Arkansas has assembled a 40-member delegation.
Initially, they expected to spend Aug. 24-27 in the Tar Heel State. The public health emergency disrupted those plans.
Convention organizers, balking at potentially sweeping covid-19 related restrictions, announced last month that they'll be shifting most of the events from Charlotte, N.C., to Jacksonville.
Instead of a state with a Democratic governor who envisioned "a scaled-down convention with fewer people, social distancing and face coverings," they'll spend most of their time in a state with a Republican governor who has enthusiastically welcomed them.
While Trump will be nominated in the original host city on Aug. 24, he'll give his acceptance speech roughly 400 miles to the south later in the week.
Only about 336 of the 2,550 delegates will actually participate in the official Charlotte proceedings.
Others will head straight to Jacksonville.
Florida, like North Carolina, is a battleground state.
Florida is also a covid-19 hot spot, with 40,000 new cases tallied over the past four days, according to state officials. By comparison, Arkansas has had 23,814 since March 11.
Arkansas Republican leaders are aware that the numbers in the Sunshine State are trending upward.

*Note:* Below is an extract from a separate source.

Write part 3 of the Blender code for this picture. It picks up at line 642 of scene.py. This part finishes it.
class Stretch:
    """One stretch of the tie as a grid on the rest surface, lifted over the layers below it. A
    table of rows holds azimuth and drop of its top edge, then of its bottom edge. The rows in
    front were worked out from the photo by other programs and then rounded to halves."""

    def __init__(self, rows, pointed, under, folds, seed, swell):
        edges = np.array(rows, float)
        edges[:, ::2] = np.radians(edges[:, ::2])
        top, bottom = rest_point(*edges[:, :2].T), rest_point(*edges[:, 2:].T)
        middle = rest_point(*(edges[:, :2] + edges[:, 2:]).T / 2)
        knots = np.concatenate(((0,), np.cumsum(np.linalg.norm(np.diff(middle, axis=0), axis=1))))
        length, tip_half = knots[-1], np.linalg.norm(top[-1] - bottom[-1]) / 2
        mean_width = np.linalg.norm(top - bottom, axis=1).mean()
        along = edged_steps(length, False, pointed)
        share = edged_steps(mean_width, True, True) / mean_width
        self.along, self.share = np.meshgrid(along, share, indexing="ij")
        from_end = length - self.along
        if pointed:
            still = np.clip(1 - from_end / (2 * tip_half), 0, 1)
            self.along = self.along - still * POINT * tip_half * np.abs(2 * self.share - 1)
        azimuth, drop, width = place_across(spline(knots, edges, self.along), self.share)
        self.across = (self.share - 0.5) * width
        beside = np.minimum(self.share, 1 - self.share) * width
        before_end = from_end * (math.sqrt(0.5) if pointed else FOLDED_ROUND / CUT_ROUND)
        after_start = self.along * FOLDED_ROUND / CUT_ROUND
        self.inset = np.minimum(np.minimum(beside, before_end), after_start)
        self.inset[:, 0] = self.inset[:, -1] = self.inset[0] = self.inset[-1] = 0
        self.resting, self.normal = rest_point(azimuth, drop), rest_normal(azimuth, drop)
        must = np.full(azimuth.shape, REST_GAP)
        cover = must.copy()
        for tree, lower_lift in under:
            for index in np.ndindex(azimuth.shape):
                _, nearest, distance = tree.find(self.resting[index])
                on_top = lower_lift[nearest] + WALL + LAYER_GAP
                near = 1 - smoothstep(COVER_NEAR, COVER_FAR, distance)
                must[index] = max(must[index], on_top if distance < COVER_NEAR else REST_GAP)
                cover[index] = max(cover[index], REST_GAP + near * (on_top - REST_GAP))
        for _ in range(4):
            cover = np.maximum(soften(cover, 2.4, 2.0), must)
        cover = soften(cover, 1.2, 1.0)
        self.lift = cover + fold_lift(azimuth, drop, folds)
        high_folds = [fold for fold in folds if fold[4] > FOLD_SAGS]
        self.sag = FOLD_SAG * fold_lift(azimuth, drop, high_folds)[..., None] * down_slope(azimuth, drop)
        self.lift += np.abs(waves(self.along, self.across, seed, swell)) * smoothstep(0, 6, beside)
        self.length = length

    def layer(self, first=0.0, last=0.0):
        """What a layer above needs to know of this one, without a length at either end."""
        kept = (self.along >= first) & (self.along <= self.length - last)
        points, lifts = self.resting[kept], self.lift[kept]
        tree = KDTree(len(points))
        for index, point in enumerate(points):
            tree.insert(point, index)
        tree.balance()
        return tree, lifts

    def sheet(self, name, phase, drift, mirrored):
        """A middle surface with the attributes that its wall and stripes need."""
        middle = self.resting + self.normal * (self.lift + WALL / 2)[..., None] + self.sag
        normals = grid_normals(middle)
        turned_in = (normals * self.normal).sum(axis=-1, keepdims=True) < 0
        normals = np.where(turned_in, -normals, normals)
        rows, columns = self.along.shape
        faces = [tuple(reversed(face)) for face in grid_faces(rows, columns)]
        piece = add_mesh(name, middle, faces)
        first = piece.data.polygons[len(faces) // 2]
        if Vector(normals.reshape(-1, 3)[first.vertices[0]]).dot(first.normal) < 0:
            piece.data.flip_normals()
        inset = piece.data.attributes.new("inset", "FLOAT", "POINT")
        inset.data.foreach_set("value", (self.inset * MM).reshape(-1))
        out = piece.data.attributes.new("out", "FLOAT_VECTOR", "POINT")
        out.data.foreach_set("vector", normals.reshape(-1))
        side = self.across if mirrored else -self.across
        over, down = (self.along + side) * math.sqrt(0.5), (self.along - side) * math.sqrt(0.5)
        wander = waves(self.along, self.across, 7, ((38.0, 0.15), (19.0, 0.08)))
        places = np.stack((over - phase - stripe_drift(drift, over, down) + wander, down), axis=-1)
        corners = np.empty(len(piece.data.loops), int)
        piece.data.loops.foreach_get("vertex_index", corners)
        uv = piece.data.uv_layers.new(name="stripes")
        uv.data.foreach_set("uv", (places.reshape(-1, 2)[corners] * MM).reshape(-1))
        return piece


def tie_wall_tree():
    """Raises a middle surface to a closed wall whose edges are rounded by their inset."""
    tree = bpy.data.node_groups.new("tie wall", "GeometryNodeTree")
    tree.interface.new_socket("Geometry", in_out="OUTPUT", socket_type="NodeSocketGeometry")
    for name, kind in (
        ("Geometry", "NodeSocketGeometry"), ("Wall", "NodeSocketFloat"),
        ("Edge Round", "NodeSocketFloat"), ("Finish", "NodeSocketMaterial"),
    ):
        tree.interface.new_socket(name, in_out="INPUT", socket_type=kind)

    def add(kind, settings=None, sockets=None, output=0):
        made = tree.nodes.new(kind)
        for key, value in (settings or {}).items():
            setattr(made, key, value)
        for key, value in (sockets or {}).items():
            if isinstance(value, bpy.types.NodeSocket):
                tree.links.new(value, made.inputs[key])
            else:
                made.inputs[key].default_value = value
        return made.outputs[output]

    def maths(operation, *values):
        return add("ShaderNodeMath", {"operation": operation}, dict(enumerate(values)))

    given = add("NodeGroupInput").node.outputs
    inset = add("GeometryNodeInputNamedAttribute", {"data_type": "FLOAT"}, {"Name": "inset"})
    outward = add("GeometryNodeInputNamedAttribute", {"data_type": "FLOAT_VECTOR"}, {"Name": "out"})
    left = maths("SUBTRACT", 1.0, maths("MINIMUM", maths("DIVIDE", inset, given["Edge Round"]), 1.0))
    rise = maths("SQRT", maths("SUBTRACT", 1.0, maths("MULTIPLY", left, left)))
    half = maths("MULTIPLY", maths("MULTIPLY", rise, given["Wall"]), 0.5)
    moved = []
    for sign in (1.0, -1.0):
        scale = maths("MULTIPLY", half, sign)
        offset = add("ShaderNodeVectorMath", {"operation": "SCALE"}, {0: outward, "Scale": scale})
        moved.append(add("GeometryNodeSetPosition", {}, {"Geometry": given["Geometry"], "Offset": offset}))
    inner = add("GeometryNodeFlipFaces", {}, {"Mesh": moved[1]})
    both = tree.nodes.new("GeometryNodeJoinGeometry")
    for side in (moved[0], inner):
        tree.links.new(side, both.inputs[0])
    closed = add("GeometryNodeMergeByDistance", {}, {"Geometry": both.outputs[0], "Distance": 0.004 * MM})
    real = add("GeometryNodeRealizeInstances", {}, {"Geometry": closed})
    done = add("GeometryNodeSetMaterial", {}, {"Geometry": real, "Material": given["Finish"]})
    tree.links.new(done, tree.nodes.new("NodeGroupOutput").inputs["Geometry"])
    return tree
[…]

"I'm a little concerned about what may happen now, given the situation in Florida," said U.S. Rep. Rick Crawford of Jonesboro.
"My plans were to attend in some capacity but those plans are going to stay relatively fluid based on whatever guidance comes forward at that time," he said.
Jonathan Barnett, Arkansas' Republican National Committee member and a member of the original site's selection committee, said organizers are taking steps to minimize covid-19 related risks.
"I do know there will be a lot of precautions. I'm sure they'll take temperatures before and after and I'm sure they're going to ask [health-related] questions."
"Social distancing, I think, inside the arena, will be difficult, but I think there'll be some effort to at least try," he said.
Lt. Gov. Tim Griffin, the delegation's vice chairman, said he still plans to attend.
"I am confident the planners will take the appropriate precautions, and I will socially distance and wear a mask when appropriate," he said.
Other prominent Republicans are still making up their minds.
"I'm leaning towards attending for a couple of days but I just haven't made those final commitments or those final plans yet," said U.S. Rep. French Hill of Little Rock.
U.S. Rep. Steve Womack will be keeping an eye on the covid-19 numbers.
"Tentatively, I am scheduled to go but that's a fluid situation," the lawmaker from Rogers said.
Asked how he'll make his decision, Womack said, "Probably by gut [instinct]."
"We need to see where the nation is with regard to its reopening and whether cases are trending higher," he said. "I know there's been some concerns in Florida, but that may not be the case throughout the summer."
U.S. Sen. Tom Cotton of Little Rock noted that the convention isn't imminent.
"We still have two months," he said.
Cotton will assess conditions in both cities as the date draws near "as all of our delegates and officials should," he said.
"My hunch for now is that both sites, Charlotte and Jacksonville, will be able to pull off something that looks like a traditional convention ... in a safe and productive manner," he said.